- Piplodi Piplodi
- Coordinates: 24°15′18″N 76°43′57″E﻿ / ﻿24.2550695°N 76.7324414°E
- Country: India
- State: Rajasthan
- District: Jhalawar
- Tehsil: Manohar Thana
- Gram Panchayat: Manohar Thana

Government
- • Type: Democratic
- • Member of Parliament Jhalawar-Baran (Lok Sabha constituency): Dushyant Singh (BJP)
- • Member of Legislative Assembly Atru-Baran Legislative constituency: Govind Prasad (BJP)

Population (2011)
- • Total: 711
- Demonym: Rajasthani

Languages
- • Official: Hindi, English
- • Native: Hadoti
- Time zone: UTC+5:30 (IST)
- PIN: 326037
- Sex ratio: 953 ♀/♂

= Piplodi =

Village in Rajasthan, India

Piplodi is a small village in the Manohar Thana tehsil of Jhalawar district, Rajasthan.

== Demographics ==
According to the 2011 Population Census, it has 148 families and a total population of 711, with 364 males and 347 females.
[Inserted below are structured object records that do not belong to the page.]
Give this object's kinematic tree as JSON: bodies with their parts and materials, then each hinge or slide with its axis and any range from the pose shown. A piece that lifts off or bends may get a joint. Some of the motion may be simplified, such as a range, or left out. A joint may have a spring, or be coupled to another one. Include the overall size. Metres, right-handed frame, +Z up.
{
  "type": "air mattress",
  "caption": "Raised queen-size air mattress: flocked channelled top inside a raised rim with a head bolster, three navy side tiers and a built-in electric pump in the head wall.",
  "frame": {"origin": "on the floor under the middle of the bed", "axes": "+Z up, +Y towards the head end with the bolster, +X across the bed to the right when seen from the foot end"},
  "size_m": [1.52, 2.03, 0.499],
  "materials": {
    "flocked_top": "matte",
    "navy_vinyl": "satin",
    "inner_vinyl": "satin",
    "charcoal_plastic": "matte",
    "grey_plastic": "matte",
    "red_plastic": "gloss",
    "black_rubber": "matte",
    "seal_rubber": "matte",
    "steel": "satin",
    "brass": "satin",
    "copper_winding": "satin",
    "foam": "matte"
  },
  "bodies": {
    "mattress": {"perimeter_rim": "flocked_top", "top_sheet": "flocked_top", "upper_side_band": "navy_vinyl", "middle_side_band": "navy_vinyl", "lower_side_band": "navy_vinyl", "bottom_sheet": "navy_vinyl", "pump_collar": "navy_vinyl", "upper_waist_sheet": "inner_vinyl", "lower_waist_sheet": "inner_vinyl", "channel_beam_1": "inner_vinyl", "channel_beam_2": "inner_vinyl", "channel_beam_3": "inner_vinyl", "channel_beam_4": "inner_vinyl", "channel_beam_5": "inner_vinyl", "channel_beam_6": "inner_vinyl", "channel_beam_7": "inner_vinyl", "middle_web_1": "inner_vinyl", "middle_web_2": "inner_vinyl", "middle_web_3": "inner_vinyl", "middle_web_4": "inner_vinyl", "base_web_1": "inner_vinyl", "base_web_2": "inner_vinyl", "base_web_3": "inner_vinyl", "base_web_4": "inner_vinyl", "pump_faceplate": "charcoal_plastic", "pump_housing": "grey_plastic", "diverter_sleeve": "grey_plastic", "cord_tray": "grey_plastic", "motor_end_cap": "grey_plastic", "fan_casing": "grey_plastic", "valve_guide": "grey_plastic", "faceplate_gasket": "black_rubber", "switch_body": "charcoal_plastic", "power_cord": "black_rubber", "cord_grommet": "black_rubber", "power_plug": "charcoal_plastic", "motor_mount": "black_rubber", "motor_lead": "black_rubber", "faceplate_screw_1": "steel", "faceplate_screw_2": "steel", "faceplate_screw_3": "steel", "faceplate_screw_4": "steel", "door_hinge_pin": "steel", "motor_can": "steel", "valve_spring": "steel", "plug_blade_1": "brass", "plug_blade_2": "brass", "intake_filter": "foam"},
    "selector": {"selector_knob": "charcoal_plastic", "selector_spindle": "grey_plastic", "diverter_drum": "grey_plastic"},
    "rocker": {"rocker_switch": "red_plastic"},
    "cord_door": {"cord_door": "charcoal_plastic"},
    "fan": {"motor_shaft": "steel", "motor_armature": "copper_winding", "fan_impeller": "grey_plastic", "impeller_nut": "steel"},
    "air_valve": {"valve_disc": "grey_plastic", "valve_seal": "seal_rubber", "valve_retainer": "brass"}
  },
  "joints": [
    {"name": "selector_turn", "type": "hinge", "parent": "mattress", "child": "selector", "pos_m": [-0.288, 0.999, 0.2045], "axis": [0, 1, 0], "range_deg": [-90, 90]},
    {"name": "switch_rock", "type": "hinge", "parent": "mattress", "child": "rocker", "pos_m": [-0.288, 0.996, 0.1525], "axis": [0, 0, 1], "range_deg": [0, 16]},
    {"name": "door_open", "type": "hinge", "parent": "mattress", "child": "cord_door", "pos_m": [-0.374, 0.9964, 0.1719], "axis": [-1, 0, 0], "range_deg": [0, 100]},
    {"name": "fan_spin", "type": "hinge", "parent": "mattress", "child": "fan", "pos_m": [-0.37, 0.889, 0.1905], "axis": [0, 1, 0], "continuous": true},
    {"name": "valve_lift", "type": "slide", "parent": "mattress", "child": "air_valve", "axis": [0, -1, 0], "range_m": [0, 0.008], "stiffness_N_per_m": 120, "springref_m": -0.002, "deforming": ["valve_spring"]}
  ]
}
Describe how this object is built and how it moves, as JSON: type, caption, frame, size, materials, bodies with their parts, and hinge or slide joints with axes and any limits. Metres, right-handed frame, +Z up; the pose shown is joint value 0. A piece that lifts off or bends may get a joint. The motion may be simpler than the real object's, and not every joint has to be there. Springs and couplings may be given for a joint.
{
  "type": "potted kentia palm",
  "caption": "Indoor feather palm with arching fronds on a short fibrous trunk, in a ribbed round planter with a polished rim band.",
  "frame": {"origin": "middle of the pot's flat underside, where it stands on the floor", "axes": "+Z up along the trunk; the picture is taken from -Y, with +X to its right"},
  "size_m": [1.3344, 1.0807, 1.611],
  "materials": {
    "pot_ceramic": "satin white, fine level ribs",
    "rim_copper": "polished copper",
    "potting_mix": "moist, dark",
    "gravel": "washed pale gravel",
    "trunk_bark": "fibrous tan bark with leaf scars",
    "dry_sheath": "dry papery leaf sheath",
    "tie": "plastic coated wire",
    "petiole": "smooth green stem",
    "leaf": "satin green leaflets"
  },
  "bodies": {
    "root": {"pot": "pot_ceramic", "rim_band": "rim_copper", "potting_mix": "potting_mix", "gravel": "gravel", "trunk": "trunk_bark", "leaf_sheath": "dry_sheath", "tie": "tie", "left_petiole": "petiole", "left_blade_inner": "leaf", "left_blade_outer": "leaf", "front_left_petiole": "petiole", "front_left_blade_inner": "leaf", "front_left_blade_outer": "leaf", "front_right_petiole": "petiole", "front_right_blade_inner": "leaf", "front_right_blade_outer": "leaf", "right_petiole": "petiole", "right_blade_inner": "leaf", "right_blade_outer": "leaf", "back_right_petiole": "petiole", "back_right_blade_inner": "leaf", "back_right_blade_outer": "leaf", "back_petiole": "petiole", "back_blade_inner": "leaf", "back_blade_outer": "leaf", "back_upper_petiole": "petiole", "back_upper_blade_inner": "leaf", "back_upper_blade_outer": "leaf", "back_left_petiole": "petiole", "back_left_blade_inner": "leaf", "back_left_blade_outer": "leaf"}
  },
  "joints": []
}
Children aged 0-6 make up 18.99% of the population, totaling 135. The village's average sex ratio is 953, which is higher than Rajasthan's average of 928. However, the child sex ratio is 753, lower than the state's average of 888. Piplodi's literacy rate of 55.38% in 2011 was lower than Rajasthan's average of 66.11%. Male literacy in the village was 66.20%, while female literacy was 44.64%.

== Notable incidents ==

=== Government school roof collapse ===

On 25 July 2025, roof of a government primary school collapsed. The collapse, which happened during school hours as students were preparing for morning prayers, resulted in seven fatalities and numerous injuries among the 40 to 60 students believed to be in the building.